Thank you for sharing @Chuckame

Skjolberg commented 6 months ago

@cowtowncoder try using @AvroDefault

cowtowncoder commented 6 months ago

@Skjolberg could you elaborate?

Skjolberg commented 6 months ago

@cowtowncoder you need to set a default value in some fields, right? Well with the @AvroDefault annotation in Java you can do this when generating the schema.

cowtowncoder commented 6 months ago

@Skjolberg This is about generating schema via Avro module, from regular POJO that does not use Avro annotations. It looks like @AvroDefault was mentioned in an earlier comment as also not working (not being recognized or applied).

So I was thinking you might have an idea of how processing needs to be changed or so, based on earlier discussions.

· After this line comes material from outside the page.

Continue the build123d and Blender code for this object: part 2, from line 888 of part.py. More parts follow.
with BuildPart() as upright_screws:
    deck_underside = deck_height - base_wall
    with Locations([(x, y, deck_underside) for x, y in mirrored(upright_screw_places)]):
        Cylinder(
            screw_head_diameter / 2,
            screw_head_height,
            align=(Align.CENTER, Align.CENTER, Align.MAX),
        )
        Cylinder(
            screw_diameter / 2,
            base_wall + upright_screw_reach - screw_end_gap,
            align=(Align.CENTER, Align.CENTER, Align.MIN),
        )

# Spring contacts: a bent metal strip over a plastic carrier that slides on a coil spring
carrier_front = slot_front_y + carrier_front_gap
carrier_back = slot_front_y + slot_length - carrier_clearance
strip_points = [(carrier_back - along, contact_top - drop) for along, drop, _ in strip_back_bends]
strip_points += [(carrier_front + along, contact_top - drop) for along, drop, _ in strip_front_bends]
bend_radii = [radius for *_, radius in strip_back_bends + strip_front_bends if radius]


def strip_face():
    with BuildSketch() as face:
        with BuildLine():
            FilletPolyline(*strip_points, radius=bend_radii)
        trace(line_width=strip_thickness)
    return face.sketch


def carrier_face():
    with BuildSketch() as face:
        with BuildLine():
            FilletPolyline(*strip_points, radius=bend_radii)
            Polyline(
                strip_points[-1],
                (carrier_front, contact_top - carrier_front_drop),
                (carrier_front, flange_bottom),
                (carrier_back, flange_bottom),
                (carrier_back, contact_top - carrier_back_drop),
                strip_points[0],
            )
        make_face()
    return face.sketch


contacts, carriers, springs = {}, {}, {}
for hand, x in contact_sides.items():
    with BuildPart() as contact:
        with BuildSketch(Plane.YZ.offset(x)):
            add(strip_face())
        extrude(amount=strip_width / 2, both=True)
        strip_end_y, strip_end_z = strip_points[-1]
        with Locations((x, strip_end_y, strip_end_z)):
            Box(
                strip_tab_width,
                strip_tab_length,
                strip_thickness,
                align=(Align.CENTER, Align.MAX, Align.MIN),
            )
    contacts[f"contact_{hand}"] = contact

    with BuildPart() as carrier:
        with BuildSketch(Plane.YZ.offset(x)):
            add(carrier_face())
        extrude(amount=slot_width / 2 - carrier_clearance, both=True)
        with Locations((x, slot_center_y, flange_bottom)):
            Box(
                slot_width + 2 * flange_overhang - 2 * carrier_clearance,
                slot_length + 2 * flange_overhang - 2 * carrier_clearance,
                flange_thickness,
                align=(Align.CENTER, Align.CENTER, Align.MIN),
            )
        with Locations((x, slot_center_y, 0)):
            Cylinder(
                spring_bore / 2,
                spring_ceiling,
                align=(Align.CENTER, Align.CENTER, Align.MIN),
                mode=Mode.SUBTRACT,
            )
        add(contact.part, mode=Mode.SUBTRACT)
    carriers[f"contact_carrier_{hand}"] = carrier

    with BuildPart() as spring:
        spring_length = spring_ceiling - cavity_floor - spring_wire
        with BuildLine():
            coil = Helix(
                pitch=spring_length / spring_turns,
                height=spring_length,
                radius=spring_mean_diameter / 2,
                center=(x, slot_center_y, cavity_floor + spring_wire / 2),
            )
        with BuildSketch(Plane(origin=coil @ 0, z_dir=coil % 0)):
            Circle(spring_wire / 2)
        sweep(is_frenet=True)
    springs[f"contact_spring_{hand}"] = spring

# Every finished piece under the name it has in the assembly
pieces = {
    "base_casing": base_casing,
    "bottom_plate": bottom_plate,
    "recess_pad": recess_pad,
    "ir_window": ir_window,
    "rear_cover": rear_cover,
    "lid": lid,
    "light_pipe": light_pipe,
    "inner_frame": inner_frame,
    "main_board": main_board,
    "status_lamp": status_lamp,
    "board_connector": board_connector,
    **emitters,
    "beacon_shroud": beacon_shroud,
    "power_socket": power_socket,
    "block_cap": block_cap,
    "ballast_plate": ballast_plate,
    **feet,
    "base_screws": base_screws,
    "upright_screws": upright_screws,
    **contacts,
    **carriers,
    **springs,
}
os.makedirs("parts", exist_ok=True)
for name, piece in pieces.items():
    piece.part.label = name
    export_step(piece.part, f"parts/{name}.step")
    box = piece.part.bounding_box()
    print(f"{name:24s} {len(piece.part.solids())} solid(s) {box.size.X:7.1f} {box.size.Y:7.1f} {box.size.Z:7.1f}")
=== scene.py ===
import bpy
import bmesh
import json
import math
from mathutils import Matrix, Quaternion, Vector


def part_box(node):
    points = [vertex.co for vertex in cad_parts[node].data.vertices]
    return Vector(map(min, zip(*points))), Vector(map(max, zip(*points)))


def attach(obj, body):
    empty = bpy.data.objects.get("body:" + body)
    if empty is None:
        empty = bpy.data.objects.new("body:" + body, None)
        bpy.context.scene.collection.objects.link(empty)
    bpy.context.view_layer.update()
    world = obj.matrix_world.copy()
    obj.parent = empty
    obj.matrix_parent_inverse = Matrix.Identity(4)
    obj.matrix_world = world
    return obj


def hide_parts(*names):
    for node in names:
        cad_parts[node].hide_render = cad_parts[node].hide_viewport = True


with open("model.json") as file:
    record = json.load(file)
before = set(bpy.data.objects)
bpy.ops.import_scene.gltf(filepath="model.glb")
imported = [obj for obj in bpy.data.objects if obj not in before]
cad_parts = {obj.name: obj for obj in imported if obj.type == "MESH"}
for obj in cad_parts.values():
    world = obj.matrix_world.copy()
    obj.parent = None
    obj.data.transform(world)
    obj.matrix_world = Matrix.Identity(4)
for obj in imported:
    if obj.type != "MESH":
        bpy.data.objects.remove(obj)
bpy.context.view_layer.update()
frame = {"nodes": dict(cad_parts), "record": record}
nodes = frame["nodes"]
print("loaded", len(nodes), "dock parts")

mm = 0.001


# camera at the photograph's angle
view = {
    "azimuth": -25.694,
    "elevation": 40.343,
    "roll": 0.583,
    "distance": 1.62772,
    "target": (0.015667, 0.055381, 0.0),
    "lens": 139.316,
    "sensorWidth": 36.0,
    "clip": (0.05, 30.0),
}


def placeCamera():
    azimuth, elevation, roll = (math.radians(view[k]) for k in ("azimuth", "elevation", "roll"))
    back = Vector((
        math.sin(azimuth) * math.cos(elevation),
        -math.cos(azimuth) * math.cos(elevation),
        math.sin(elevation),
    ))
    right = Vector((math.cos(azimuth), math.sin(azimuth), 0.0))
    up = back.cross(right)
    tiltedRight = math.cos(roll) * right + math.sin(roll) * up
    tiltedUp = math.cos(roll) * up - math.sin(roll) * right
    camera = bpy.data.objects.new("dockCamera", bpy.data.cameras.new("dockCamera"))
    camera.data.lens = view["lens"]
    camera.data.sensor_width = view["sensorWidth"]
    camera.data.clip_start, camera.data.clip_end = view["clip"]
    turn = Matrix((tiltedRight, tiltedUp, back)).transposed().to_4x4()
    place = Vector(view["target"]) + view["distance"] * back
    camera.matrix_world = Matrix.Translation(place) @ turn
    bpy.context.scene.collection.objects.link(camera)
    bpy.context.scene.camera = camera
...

Skjolberg commented 6 months ago

@cowtowncoder I'm using 2.15.3 on Jackson and 1.11.0 on avro, what I said above is working in my case.

cowtowncoder commented 6 months ago

@Skjolberg Interesting. Previous comments suggested it didn't, but perhaps they tried using something pre apache avro 1.11.0? We do have some issues wrt jackson-dataformat-avro and post-1.8.2 avro-lib, regarding tests but I guess runtime one can use overrides.